- _What you will do_
Below is a listing; copy all of it exactly.

- _Collected data_
◆ ◆ ◆ ◆ ◆ ◆ ◆

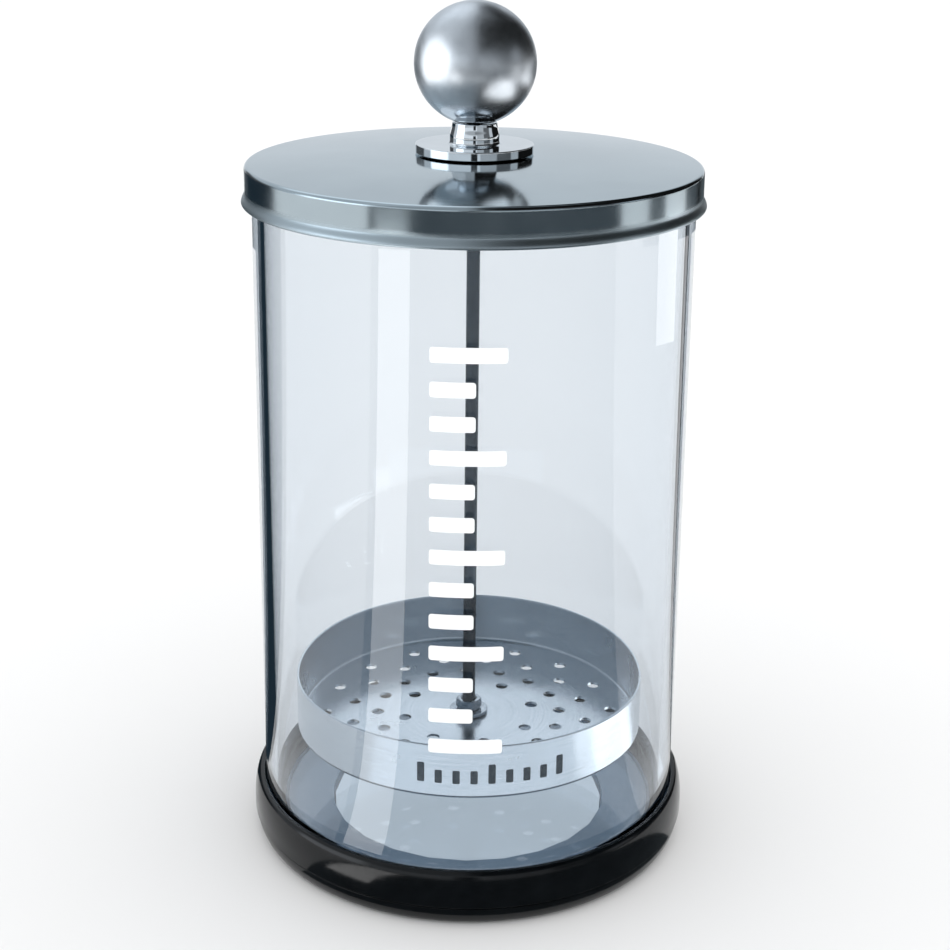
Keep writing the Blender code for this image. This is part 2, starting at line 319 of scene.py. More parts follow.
def dress(obj, shader, body, node=None):
    """Gives a piece its material, its body and, if it stands for a node, hides that node."""
    obj.data.materials.clear()
    obj.data.materials.append(shader.material)
    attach(obj, body)
    if node:
        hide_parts(node)
    return obj


# ---------------------------------------------------------------- materials

def polished_steel():
    """Pressed sheet, polished to a mirror: faint wipe marks and a few hair scratches."""
    steel = Shader("polished_steel", (0.52, 0.60, 0.64), 0.09, 1.0)
    steel.tint(steel.noise(22, 3), (0.39, 0.46, 0.50), (0.45, 0.525, 0.565))
    wiped = steel.noise(60, 5, steel.stretched((1.0, 0.25, 1.0)))
    skirt = steel.ranged(steel.radius(), 0.0, 1.0, LID_TOP_R - LID_EDGE_R, LID_TOP_R - 0.1 * MM)
    hem_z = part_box("lid")[0].z + LID_FLARE_H
    hem = steel.ranged(steel.along()[2], 0.20, 0.0, hem_z, hem_z + 1.2 * MM)
    rougher = steel.math("ADD", steel.math("MULTIPLY", skirt, 0.06), hem)
    steel.roughness(steel.math("ADD", steel.ranged(wiped, 0.055, 0.14), rougher))
    scratches = steel.noise(900, 2, steel.stretched((1.0, 0.04, 1.0)))
    steel.bump(steel.math("MULTIPLY", scratches, steel.math("SUBTRACT", 1.0, skirt)), 0.004 * MM, 0.25)
    steel.bump(steel.noise(14, 1), 0.12 * MM, 0.10)
    return steel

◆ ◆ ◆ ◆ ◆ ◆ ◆

- _Final result_
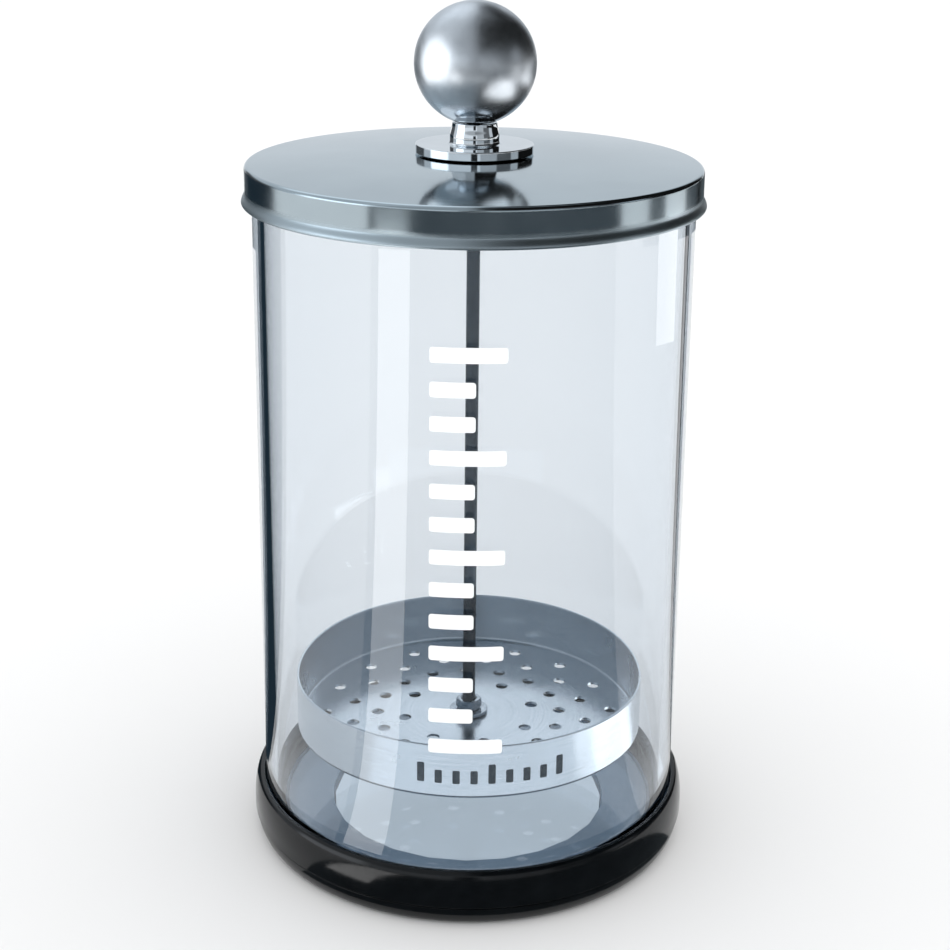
Keep writing the Blender code for this image. This is part 2, starting at line 319 of scene.py. More parts follow.
def dress(obj, shader, body, node=None):
    """Gives a piece its material, its body and, if it stands for a node, hides that node."""
    obj.data.materials.clear()
    obj.data.materials.append(shader.material)
    attach(obj, body)
    if node:
        hide_parts(node)
    return obj


# ---------------------------------------------------------------- materials

def polished_steel():
    """Pressed sheet, polished to a mirror: faint wipe marks and a few hair scratches."""
    steel = Shader("polished_steel", (0.52, 0.60, 0.64), 0.09, 1.0)
    steel.tint(steel.noise(22, 3), (0.39, 0.46, 0.50), (0.45, 0.525, 0.565))
    wiped = steel.noise(60, 5, steel.stretched((1.0, 0.25, 1.0)))
    skirt = steel.ranged(steel.radius(), 0.0, 1.0, LID_TOP_R - LID_EDGE_R, LID_TOP_R - 0.1 * MM)
    hem_z = part_box("lid")[0].z + LID_FLARE_H
    hem = steel.ranged(steel.along()[2], 0.20, 0.0, hem_z, hem_z + 1.2 * MM)
    rougher = steel.math("ADD", steel.math("MULTIPLY", skirt, 0.06), hem)
    steel.roughness(steel.math("ADD", steel.ranged(wiped, 0.055, 0.14), rougher))
    scratches = steel.noise(900, 2, steel.stretched((1.0, 0.04, 1.0)))
    steel.bump(steel.math("MULTIPLY", scratches, steel.math("SUBTRACT", 1.0, skirt)), 0.004 * MM, 0.25)
    steel.bump(steel.noise(14, 1), 0.12 * MM, 0.10)
    return steel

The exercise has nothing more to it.